• Exercise requirements
Go through the data below. List every line that holds the word "this".

• Given records

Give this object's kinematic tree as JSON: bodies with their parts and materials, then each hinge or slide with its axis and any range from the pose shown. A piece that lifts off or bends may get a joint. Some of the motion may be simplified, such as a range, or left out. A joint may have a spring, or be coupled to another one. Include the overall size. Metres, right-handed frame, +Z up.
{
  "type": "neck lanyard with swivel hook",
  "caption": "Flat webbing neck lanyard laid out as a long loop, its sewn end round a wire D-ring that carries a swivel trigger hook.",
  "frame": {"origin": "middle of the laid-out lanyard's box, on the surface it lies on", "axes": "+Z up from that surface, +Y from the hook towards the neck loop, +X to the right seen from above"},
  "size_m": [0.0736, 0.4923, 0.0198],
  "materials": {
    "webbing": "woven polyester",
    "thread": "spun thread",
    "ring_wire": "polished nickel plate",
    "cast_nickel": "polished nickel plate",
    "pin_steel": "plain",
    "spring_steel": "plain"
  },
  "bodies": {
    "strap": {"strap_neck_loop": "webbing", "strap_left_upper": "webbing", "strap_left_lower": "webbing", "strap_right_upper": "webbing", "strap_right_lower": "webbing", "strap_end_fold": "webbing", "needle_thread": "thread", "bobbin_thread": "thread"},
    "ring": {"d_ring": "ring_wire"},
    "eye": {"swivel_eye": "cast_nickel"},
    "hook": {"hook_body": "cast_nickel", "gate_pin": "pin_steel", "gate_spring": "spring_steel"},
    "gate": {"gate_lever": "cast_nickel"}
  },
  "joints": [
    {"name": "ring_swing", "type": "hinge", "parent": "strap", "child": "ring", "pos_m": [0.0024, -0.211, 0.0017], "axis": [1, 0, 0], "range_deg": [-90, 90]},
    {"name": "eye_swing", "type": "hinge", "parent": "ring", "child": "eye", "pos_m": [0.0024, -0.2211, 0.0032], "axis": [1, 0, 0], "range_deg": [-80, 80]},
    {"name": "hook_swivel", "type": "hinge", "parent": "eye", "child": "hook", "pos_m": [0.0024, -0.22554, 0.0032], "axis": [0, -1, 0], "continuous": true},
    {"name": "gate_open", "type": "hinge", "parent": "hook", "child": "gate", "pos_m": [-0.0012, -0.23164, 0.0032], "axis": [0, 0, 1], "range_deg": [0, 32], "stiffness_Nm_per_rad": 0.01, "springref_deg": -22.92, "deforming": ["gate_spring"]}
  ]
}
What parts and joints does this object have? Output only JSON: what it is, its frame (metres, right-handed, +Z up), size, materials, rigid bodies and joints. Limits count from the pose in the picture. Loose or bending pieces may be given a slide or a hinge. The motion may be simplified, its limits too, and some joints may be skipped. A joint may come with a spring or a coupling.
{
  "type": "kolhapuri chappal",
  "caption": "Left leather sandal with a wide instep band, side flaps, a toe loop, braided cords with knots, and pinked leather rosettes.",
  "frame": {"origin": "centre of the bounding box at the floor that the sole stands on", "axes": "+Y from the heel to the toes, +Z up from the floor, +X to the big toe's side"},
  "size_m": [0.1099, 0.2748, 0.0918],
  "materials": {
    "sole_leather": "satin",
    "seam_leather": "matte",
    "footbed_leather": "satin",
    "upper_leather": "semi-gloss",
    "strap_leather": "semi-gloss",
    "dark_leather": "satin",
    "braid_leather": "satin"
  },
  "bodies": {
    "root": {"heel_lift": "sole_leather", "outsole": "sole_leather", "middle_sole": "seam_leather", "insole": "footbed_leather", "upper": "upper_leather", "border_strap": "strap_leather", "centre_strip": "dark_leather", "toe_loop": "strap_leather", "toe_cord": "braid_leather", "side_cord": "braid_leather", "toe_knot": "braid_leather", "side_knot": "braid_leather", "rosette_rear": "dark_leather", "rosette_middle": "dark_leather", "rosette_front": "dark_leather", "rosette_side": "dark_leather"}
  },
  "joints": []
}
---
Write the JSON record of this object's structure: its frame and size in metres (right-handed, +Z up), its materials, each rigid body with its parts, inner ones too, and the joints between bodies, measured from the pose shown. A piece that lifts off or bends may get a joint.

• Task solution
Give this object's kinematic tree as JSON: bodies with their parts and materials, then each hinge or slide with its axis and any range from the pose shown. A piece that lifts off or bends may get a joint. Some of the motion may be simplified, such as a range, or left out. A joint may have a spring, or be coupled to another one. Include the overall size. Metres, right-handed frame, +Z up.
What parts and joints does this object have? Output only JSON: what it is, its frame (metres, right-handed, +Z up), size, materials, rigid bodies and joints. Limits count from the pose in the picture. Loose or bending pieces may be given a slide or a hinge. The motion may be simplified, its limits too, and some joints may be skipped. A joint may come with a spring or a coupling.
Write the JSON record of this object's structure: its frame and size in metres (right-handed, +Z up), its materials, each rigid body with its parts, inner ones too, and the joints between bodies, measured from the pose shown. A piece that lifts off or bends may get a joint.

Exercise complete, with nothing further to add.